> **SUPPLIED DATA**:

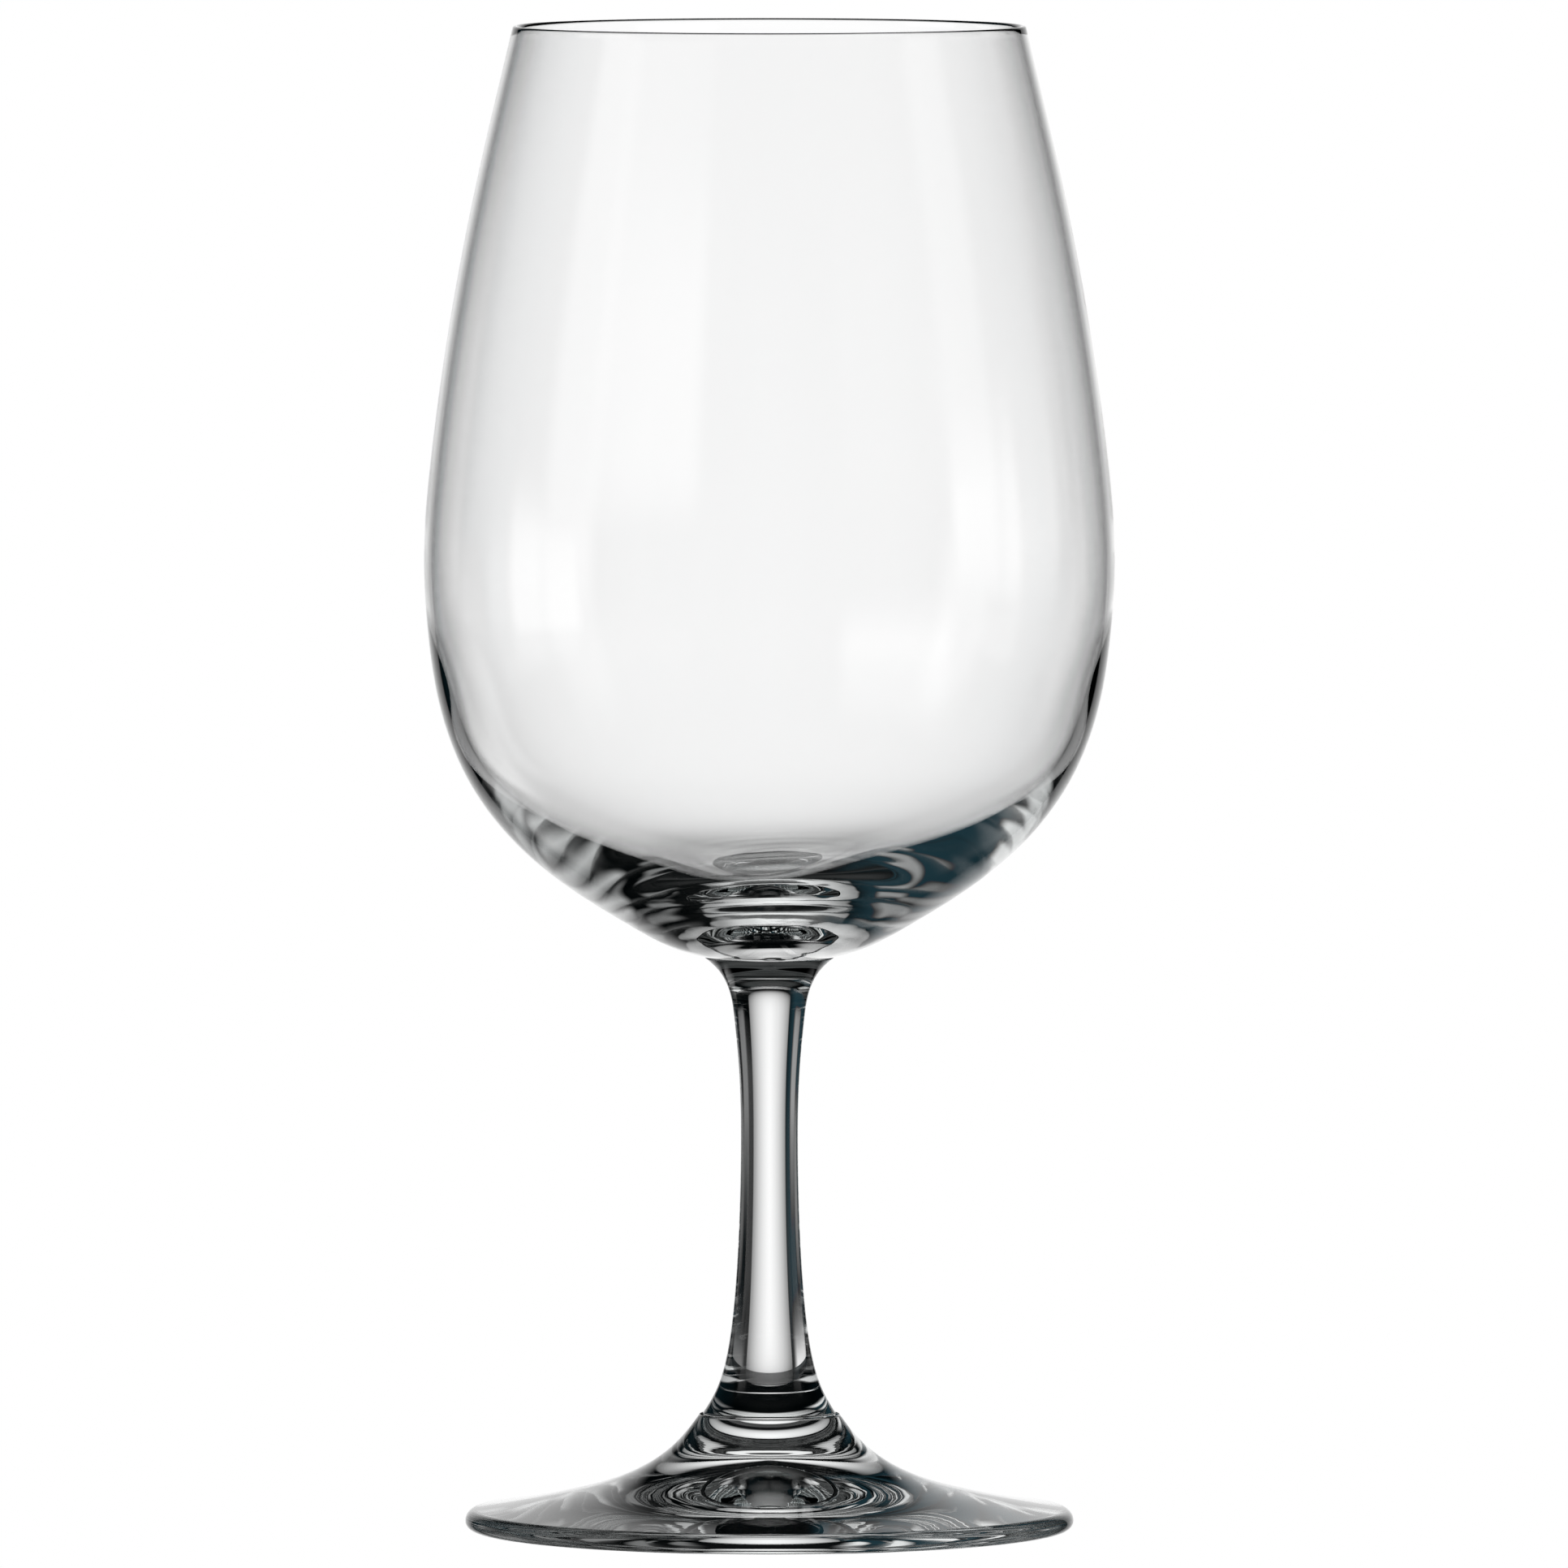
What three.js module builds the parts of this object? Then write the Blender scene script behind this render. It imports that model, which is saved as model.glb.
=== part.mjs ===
// A stemmed wine glass in clear soda-lime glass, made as three separately formed pieces that are
// fused face to face: a blown bowl, a drawn stem and a pressed foot. Millimetres, +Z up, with the
// origin at the centre of the plane that the foot stands on.
import * as THREE from "three";

// Driving dimensions: heights above the table, and radii from the glass's own axis.
const HEIGHT = 185;
const RIM_RADIUS = 31.6;
const BELLY_RADIUS = 42.5;
const BELLY_HEIGHT = 118.5;
const BOWL_WELD_HEIGHT = 70.5;
const BOWL_WELD_RADIUS = 8;
const CAVITY_FLOOR_HEIGHT = 76.55;
const WALL = 0.78;
const STEM_WAIST_RADIUS = 3.52;
const STEM_WAIST_HEIGHT = 46;
const FOOT_WELD_HEIGHT = 14.15;
const STEM_FOOT_RADIUS = 8.25;
const FOOT_BOSS_RADIUS = 8.6;
const FOOT_RADIUS = 37.45;
const FOOT_EDGE_LOWER = 1;
const FOOT_EDGE_UPPER = 1.45;
const FOOT_HOLLOW = 2.2;
const FOOT_PUNT = 2;
const FOOT_PUNT_SPREAD = 0.3;
const STANDING_RING_INNER = 32.6;

// How finely the outlines are turned into facets.
const SEGMENTS = 60;
const BOWL_STEPS = 24;
const STEM_STEPS = 20;
const FOOT_STEPS = 12;
const EDGE_STEPS = 6;
const HOLLOW_STEPS = 14;

const GLASS = new THREE.MeshStandardMaterial({
  name: "clear_glass",
  color: 0xeef4f3,
  roughness: 0.02,
  metalness: 0,
  transparent: true,
  opacity: 0.35,
});

const at = (radius, height) => new THREE.Vector2(radius, height);
const onAxis = (height) => at(0, height);

// A smooth curve through a few points, as evenly spaced points of an outline.
function smooth(points, steps) {
  return new THREE.SplineCurve(points).getSpacedPoints(steps);
}

// Points on a circular or elliptical edge round a centre, from one angle to another, in degrees.
function rounded(centre, acrossRadius, upRadius, from, to) {
  const turn = THREE.MathUtils.degToRad;
  const edge = new THREE.EllipseCurve(
    centre.x, centre.y, acrossRadius, upRadius, turn(from), turn(to), to < from,
  );
  return edge.getPoints(EDGE_STEPS);
}

// Joins stretches of outline, dropping a point that repeats the end of the stretch before it.
function outline(...stretches) {
  const joined = [];
  for (const point of stretches.flat()) {
    const last = joined[joined.length - 1];
    if (!last || last.distanceTo(point) > 1e-4) joined.push(point);
  }
  return joined;
}

// A solid of revolution about Z, as a named mesh.
function turned(name, points) {
  const mesh = new THREE.Mesh(new THREE.LatheGeometry(points, SEGMENTS), GLASS);
  mesh.name = name;
  mesh.rotation.x = Math.PI / 2;
  return mesh;
}

// The bowl: weld face, thick heel, egg-shaped wall that leans in to a fire-polished rim, and a
// cavity that runs down to a rounded bottom over the heel.
function bowl() {
  const rimRound = WALL / 2;
  const rimCentre = at(RIM_RADIUS - rimRound, HEIGHT - rimRound);
  const wallHeights = [132.2, 149.2, 167.2, 179.2];
  const wallRadii = [41.6, 39.2, 35.7, 32.9];
  const wallOutside = wallHeights.map((height, i) => at(wallRadii[i], height));
  const wallInside = wallHeights.map((height, i) => at(wallRadii[i] - WALL, height)).reverse();
  const outside = smooth(
    [
      at(BOWL_WELD_RADIUS, BOWL_WELD_HEIGHT),
      at(12.6, 71.95),
      at(17, 74.3),
      at(24.3, 78.85),
      at(31.4, 84.75),
      at(37, 92.2),
      at(40.5, 101.2),
      at(BELLY_RADIUS - 0.35, 112),
      at(BELLY_RADIUS, BELLY_HEIGHT),
      ...wallOutside,
      at(RIM_RADIUS, rimCentre.y),
    ],
    BOWL_STEPS,
  );
  const rim = rounded(rimCentre, rimRound, rimRound, 0, 180);
  const inside = smooth(
    [
      at(RIM_RADIUS - WALL, rimCentre.y),
      ...wallInside,
      at(BELLY_RADIUS - WALL, BELLY_HEIGHT),
      at(41.15, 110),
      at(39.1, 101.6),
      at(35.6, 93.7),
      at(31.2, 88.4),
      at(25.4, 84),
      at(18, 80.1),
      at(12.5, 78.2),
      at(8, CAVITY_FLOOR_HEIGHT + 0.55),
      onAxis(CAVITY_FLOOR_HEIGHT),
    ],
    BOWL_STEPS,
  );
  return turned("bowl", outline([onAxis(BOWL_WELD_HEIGHT)], outside, rim, inside));
}

// The stem: a solid waisted column that flares at both ends to meet the bowl and the foot.
function stem() {
  const side = smooth(
    [
      at(STEM_FOOT_RADIUS, FOOT_WELD_HEIGHT),
      at(6.85, 16.45),
      at(5.55, 20),
      at(4.65, 25),
      at(3.95, 33),
      at(STEM_WAIST_RADIUS, STEM_WAIST_HEIGHT),
      at(3.78, 57.2),
      at(4.3, 62.8),
      at(4.95, 66.4),
      at(6.2, 68.8),
      at(BOWL_WELD_RADIUS, BOWL_WELD_HEIGHT),
    ],
    STEM_STEPS,
  );
  return turned(
    "stem",
    outline([onAxis(FOOT_WELD_HEIGHT)], side, [onAxis(BOWL_WELD_HEIGHT)]),
  );
}

// The hollow under the foot: a shallow dome that reaches the standing ring, and a small punt
// pushed up into the middle of it.
function hollowUnder() {
  return Array.from({ length: HOLLOW_STEPS + 1 }, (_, i) => {
    const share = i / HOLLOW_STEPS;
    const dome = FOOT_HOLLOW * Math.cos((share * Math.PI) / 2) ** 2;
    const punt = FOOT_PUNT * Math.exp(-((share / FOOT_PUNT_SPREAD) ** 2)) * (1 - share);
    return at(STANDING_RING_INNER * share, i < HOLLOW_STEPS ? dome + punt : 0);
  });
}

// The foot: a disc with a raised boss for the stem, a rounded edge, a flat standing ring and a
// hollow underneath, so that it stands on the ring alone.
function foot() {
  const edgeCentre = at(FOOT_RADIUS - FOOT_EDGE_LOWER, FOOT_EDGE_LOWER);
  const lowerEdge = rounded(edgeCentre, FOOT_EDGE_LOWER, FOOT_EDGE_LOWER, -90, 0);
  const upperEdge = rounded(
    at(FOOT_RADIUS - FOOT_EDGE_UPPER, FOOT_EDGE_LOWER), FOOT_EDGE_UPPER, FOOT_EDGE_UPPER, 0, 80,
  );
  const top = smooth(
    [
      upperEdge[upperEdge.length - 1],
      at(31, 3.25),
      at(24.4, 4.6),
      at(18.6, 6.25),
      at(14.6, 8.2),
      at(11.4, 10.7),
      at(FOOT_BOSS_RADIUS, FOOT_WELD_HEIGHT),
    ],
    FOOT_STEPS,
  );
  const centre = [onAxis(FOOT_WELD_HEIGHT)];
  return turned("foot", outline(hollowUnder(), lowerEdge, upperEdge, top, centre));
}

const wineGlass = new THREE.Group();
wineGlass.name = "wine_glass";
wineGlass.add(bowl(), stem(), foot());

export default wineGlass;
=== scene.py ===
"""A clear stemmed wine glass on a pale studio floor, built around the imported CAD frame."""

import logging
import math
from dataclasses import dataclass, field
from enum import Enum

import bmesh
import bpy
import numpy as np
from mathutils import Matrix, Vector


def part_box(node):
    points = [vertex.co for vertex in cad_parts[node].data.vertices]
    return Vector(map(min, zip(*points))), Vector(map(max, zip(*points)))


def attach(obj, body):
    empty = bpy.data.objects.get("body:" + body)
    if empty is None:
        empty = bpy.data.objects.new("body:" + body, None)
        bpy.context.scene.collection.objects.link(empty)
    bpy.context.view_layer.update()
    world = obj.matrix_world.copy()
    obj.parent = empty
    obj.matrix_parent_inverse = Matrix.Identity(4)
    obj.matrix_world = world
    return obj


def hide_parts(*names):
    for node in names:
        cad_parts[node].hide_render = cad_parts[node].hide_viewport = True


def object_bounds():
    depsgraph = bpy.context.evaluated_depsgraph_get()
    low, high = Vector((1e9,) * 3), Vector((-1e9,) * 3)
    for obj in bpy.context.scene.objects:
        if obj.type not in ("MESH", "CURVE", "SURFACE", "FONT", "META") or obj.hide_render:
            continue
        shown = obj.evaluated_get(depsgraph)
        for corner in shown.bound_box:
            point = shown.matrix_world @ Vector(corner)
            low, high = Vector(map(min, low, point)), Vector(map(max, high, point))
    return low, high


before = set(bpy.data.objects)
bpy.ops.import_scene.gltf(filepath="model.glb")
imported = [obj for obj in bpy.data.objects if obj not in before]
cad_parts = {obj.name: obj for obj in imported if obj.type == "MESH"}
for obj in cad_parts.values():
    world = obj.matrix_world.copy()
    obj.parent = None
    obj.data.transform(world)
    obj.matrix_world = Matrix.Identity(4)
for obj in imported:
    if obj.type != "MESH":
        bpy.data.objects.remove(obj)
CAD_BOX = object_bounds()
LOG = logging.getLogger("wine_glass")

MM = 0.001  # one millimetre, in metres
TALL = CAD_BOX[1][2] - CAD_BOX[0][2]  # height of the glass, in metres
AROUND = 240  # points in each ring of a turned piece
SAME_POINT = 1e-7  # outline points this close, in millimetres, are one
ON_AXIS = 1e-3  # a radius up to this, in millimetres, is the axis
SAME_HEIGHT = 1e-3  # heights this close, in millimetres, are one
BOUNCES = 24  # how often light may bounce off surfaces or pass them
WHITE = (1.0, 1.0, 1.0)
TEAL = (0.25, 0.75, 1.0)
Points = tuple[tuple[float, float], ...]


class Trace(Enum):
    """The traces of making, by the name of the node group that draws each one."""

    WAVES = "soft_waves"
    RINGS = "tool_rings"
    SEEDS = "seed_pits"


class Surface(Enum):
    """The material slots of a piece of glass."""

    POLISHED = 0
    WELD = 1


class Angle(Enum):
    """The two angles of a direction, by the name of the socket that gives each one."""

    TURN = "Turn"
    RISE = "Rise"


def crowded(count: int, crowd: float = 1.0) -> np.ndarray:
    """Shares from 0 to 1 that lie closer together near 0.

    Args:
        count: How many shares to return.
        crowd: 1 for even spacing, more to crowd them.

    Returns:
        An array of rising shares.
    """
    return np.linspace(0, 1, count) ** crowd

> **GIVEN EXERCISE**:
From the line that contains "const wineGlass = new THREE.Group();" through the line that contains "obj.parent = None", reproduce every line exactly, both end lines included.

> **EXERCISE OUTPUT**:
const wineGlass = new THREE.Group();
wineGlass.name = "wine_glass";
wineGlass.add(bowl(), stem(), foot());

export default wineGlass;
=== scene.py ===
"""A clear stemmed wine glass on a pale studio floor, built around the imported CAD frame."""

import logging
import math
from dataclasses import dataclass, field
from enum import Enum

import bmesh
import bpy
import numpy as np
from mathutils import Matrix, Vector


def part_box(node):
    points = [vertex.co for vertex in cad_parts[node].data.vertices]
    return Vector(map(min, zip(*points))), Vector(map(max, zip(*points)))


def attach(obj, body):
    empty = bpy.data.objects.get("body:" + body)
    if empty is None:
        empty = bpy.data.objects.new("body:" + body, None)
        bpy.context.scene.collection.objects.link(empty)
    bpy.context.view_layer.update()
    world = obj.matrix_world.copy()
    obj.parent = empty
    obj.matrix_parent_inverse = Matrix.Identity(4)
    obj.matrix_world = world
    return obj


def hide_parts(*names):
    for node in names:
        cad_parts[node].hide_render = cad_parts[node].hide_viewport = True


def object_bounds():
    depsgraph = bpy.context.evaluated_depsgraph_get()
    low, high = Vector((1e9,) * 3), Vector((-1e9,) * 3)
    for obj in bpy.context.scene.objects:
        if obj.type not in ("MESH", "CURVE", "SURFACE", "FONT", "META") or obj.hide_render:
            continue
        shown = obj.evaluated_get(depsgraph)
        for corner in shown.bound_box:
            point = shown.matrix_world @ Vector(corner)
            low, high = Vector(map(min, low, point)), Vector(map(max, high, point))
    return low, high


before = set(bpy.data.objects)
bpy.ops.import_scene.gltf(filepath="model.glb")
imported = [obj for obj in bpy.data.objects if obj not in before]
cad_parts = {obj.name: obj for obj in imported if obj.type == "MESH"}
for obj in cad_parts.values():
    world = obj.matrix_world.copy()
    obj.parent = None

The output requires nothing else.